Every library visit ended with 6–10 books in my bag — not because I’d read them all, but because I wanted options. Something light, something deep, something joyful, something I could abandon guilt‑free.
It made reading feel like an adventure instead of a task.
The cognitive power of multilingual reading
My multilingual reading life has become one of the most transformative parts of my year. What began as a simple habit — picking up books in the languages I know — slowly revealed itself as something far more powerful. The intensive engagement of reading across languages isn’t just about expanding vocabulary.

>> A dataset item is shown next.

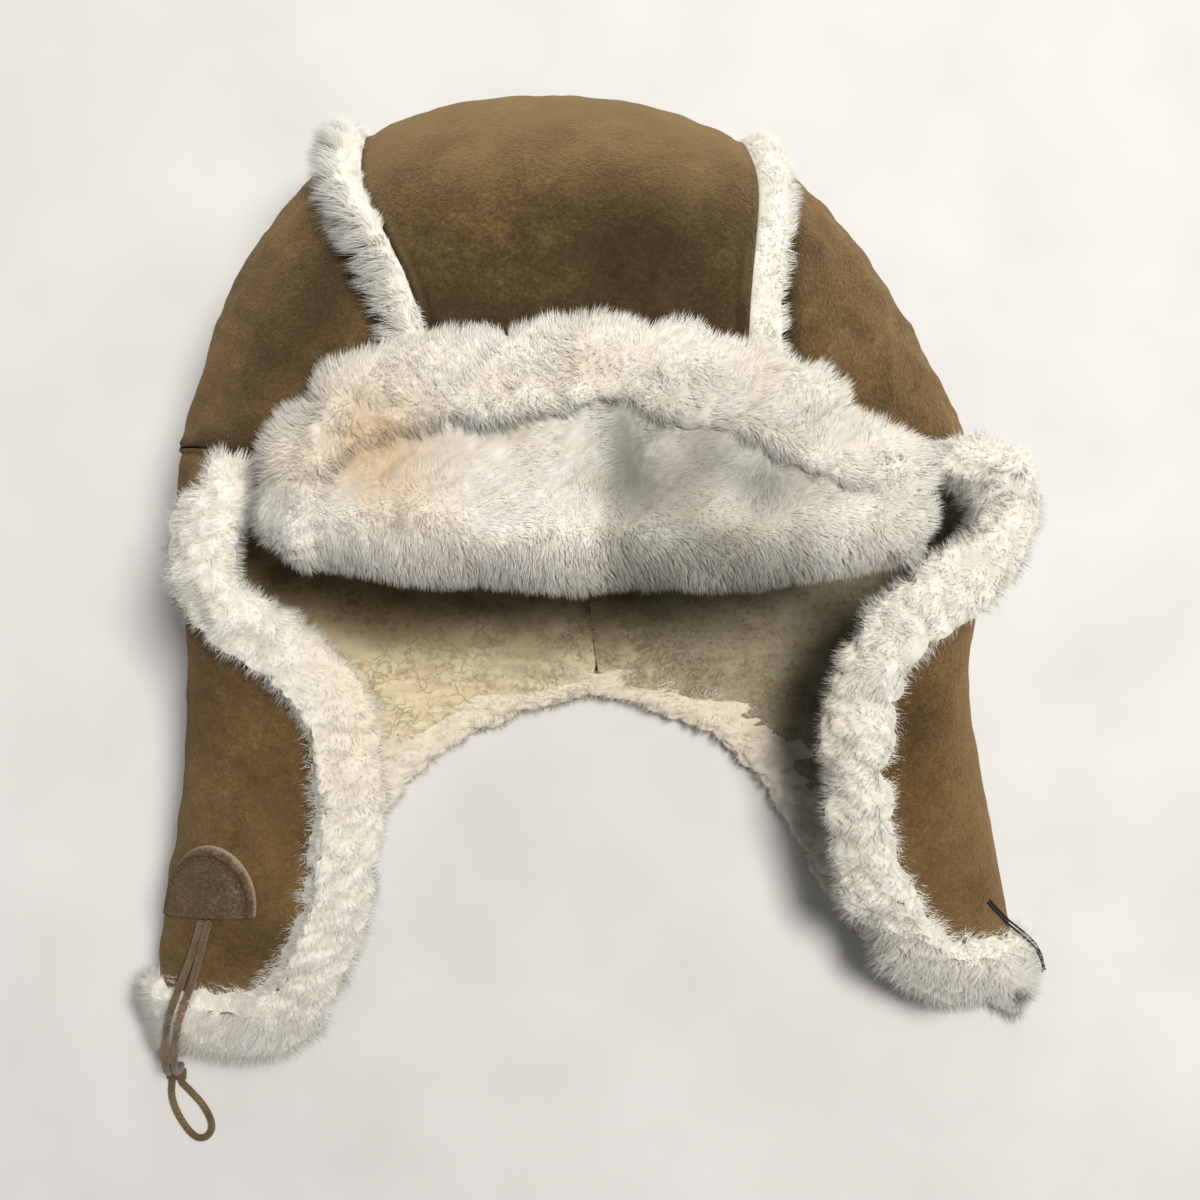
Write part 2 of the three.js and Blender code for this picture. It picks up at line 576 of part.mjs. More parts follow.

The “load” I feel when moving from Finnish to English, from Russian to Georgian, or now to Spanish, is a genuine cognitive workout. Every shift strengthens attention, memory, problem‑solving, and adaptability. It’s not an exaggeration to say that multilingual reading is reshaping my mind in a deep, foundational way.
It’s easy to imagine multilingualism as a collection of words, grammar rules, and dictionaries. But the reality is much more profound. Consistent engagement across languages rewires the brain itself. It sharpens focus, increases cognitive flexibility, strengthens recall, and builds a long‑term cognitive reserve that supports brain health far into the future. The effort I sometimes notice isn’t a sign of struggle — it’s a sign of growth. It’s the brain adapting, becoming more efficient, more agile, more awake.
This year, my multilingual journey expanded in ways I didn’t plan. What started as reading in four familiar languages grew into something larger, something that reshaped how I experience stories and how I understand myself. Reading across five languages didn’t just broaden my vocabulary; it broadened my thinking. It sharpened my intuition for grammar and rhythm, strengthened my ability to hold multiple linguistic systems at once, and deepened my connection to different cultures and ways of seeing the world.
And next year, I’ll continue in the same spirit: a book a week, or more if it happens. No strict plans. No pressure. Just curiosity, library shelves, and the joy of discovering something new. Because multilingual reading isn’t just a habit — it’s a way of expanding the mind, one story at a time.
Conclusion
When I started the year, I didn’t expect any of this. I wasn’t chasing numbers or trying to reinvent myself. I just wanted joyful books, positive stories, and a chance to keep my languages alive.
But reading 20,000+ pages across five languages did something deeper. It strengthened my mind, supported my emotions, sharpened my focus, and shaped my days in a way that felt meaningful.
It wasn’t loud or dramatic. It was quiet, steady, and real — the kind of transformation you only notice when you pause and look back.
After a year like this, I can’t recommend reading enough. Not as a challenge, not as a duty, not as something to measure — but as a gentle, steady way of giving your mind and heart a place to grow. Books have carried me through languages, moods, seasons, and moments when I needed a little more light.
I wish the same for anyone who feels even a spark of interest. I hope you reach toward the bookshelves — in libraries, in bookstores, in your own home — and find the stories that speak to you. The ones that lift you, steady you, surprise you. The ones that add wings.
Because somewhere in those pages, quietly waiting, is a story that will meet you exactly where you are — and carry you somewhere new.